#### [Exercise task]
Give the number of lines holding the string "imported" and nothing more.

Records
------------------------------------------------------------------------
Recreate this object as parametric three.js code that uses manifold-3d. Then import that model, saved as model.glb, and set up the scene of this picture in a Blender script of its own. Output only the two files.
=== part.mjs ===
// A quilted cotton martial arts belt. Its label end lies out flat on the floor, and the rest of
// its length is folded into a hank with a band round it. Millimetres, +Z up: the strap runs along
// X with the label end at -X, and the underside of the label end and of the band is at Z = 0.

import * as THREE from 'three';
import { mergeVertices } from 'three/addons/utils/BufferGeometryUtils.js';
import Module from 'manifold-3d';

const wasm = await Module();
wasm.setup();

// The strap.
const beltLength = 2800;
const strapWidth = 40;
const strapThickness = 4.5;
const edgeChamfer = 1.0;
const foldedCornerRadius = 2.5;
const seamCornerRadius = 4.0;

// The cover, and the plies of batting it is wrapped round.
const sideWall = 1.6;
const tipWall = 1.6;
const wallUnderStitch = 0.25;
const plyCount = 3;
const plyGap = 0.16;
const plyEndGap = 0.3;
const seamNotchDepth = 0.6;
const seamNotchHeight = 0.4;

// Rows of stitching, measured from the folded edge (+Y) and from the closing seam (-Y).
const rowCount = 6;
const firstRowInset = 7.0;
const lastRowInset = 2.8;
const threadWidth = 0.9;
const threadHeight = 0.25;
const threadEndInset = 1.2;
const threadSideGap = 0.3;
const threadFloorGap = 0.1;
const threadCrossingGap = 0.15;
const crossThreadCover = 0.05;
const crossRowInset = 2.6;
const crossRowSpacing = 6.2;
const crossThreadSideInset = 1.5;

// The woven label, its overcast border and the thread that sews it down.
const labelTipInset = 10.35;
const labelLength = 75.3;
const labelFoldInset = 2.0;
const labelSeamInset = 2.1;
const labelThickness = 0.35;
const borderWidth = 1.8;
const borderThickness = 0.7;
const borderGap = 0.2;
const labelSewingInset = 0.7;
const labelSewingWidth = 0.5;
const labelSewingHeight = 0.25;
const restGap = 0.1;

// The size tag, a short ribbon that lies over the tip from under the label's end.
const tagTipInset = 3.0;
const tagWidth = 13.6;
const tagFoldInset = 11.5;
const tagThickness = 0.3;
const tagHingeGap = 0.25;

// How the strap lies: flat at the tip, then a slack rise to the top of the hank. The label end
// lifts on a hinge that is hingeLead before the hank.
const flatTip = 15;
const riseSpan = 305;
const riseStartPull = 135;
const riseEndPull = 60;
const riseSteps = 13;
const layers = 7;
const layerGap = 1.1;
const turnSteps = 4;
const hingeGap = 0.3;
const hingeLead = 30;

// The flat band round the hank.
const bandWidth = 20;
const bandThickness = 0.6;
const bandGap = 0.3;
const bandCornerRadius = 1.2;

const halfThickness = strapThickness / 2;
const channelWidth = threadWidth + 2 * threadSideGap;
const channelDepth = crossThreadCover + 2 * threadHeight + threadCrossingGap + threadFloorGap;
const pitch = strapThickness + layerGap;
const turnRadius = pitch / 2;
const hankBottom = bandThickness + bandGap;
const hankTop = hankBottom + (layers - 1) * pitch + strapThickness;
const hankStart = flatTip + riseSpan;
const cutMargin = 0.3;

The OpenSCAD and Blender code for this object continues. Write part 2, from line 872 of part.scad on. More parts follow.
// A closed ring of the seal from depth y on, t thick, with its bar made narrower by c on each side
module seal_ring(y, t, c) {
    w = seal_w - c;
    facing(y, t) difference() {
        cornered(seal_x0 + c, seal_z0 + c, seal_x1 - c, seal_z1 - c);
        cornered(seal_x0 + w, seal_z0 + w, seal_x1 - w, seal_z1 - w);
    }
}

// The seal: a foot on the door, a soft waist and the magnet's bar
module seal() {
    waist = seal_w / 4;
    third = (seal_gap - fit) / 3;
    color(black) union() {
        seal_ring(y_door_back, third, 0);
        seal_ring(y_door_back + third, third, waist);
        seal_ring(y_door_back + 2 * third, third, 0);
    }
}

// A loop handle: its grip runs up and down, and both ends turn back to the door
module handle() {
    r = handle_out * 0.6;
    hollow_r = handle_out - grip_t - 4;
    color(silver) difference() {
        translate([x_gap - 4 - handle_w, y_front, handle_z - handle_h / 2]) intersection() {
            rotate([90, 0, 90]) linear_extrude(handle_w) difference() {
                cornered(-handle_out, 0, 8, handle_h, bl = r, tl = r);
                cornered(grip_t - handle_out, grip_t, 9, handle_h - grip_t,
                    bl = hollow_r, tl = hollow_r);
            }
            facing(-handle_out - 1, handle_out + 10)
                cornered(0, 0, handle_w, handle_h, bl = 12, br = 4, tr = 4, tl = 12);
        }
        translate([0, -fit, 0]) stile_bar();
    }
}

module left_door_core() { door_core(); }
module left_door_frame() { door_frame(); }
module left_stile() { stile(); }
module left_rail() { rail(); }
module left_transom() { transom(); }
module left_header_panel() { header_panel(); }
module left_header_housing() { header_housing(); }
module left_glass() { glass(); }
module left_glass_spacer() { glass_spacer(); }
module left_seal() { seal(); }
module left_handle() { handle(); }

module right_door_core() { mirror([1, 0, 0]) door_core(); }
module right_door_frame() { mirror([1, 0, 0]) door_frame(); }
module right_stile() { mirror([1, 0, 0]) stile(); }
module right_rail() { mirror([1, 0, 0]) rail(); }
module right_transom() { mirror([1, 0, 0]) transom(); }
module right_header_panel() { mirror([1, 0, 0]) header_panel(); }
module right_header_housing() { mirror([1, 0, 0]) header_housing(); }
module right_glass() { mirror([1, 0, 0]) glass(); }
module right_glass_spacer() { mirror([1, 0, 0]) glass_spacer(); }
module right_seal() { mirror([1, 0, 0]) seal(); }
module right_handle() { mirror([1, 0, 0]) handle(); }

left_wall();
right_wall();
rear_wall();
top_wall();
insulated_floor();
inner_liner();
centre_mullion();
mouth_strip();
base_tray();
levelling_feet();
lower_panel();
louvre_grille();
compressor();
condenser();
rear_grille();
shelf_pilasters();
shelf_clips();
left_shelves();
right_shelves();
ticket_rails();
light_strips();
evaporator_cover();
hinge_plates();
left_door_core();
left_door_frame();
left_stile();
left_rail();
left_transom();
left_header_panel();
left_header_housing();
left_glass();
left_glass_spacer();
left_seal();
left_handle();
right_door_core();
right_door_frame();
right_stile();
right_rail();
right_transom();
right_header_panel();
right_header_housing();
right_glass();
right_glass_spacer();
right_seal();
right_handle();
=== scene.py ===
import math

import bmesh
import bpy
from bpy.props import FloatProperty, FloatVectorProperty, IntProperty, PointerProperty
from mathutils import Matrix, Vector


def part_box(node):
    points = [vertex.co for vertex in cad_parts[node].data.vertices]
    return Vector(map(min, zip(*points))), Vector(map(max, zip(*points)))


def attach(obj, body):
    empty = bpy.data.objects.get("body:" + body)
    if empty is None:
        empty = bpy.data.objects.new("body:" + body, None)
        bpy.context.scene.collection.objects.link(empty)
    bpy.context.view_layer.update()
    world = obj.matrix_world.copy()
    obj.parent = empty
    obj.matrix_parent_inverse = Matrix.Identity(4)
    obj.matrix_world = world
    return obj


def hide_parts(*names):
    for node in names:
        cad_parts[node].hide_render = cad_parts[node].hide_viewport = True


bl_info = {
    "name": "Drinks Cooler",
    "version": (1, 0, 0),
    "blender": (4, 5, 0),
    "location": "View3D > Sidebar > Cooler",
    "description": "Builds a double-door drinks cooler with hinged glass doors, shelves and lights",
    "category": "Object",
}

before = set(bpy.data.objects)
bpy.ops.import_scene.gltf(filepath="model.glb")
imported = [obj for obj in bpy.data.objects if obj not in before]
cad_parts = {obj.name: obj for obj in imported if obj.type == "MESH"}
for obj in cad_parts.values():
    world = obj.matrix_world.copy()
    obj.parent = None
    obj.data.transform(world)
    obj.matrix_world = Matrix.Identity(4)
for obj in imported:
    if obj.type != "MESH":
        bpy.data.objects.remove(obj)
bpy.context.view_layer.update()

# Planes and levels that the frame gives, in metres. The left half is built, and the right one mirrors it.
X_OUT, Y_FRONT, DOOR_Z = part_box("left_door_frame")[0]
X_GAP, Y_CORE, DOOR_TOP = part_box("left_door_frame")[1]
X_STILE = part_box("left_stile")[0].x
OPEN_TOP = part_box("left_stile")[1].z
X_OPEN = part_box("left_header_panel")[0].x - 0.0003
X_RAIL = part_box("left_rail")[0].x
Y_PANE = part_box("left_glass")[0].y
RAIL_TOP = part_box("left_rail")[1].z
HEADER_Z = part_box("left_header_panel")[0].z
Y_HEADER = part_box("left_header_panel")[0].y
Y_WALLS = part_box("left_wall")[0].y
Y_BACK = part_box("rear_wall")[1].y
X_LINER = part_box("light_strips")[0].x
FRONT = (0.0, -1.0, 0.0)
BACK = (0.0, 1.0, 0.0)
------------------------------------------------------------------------
#### [Response to this task]
3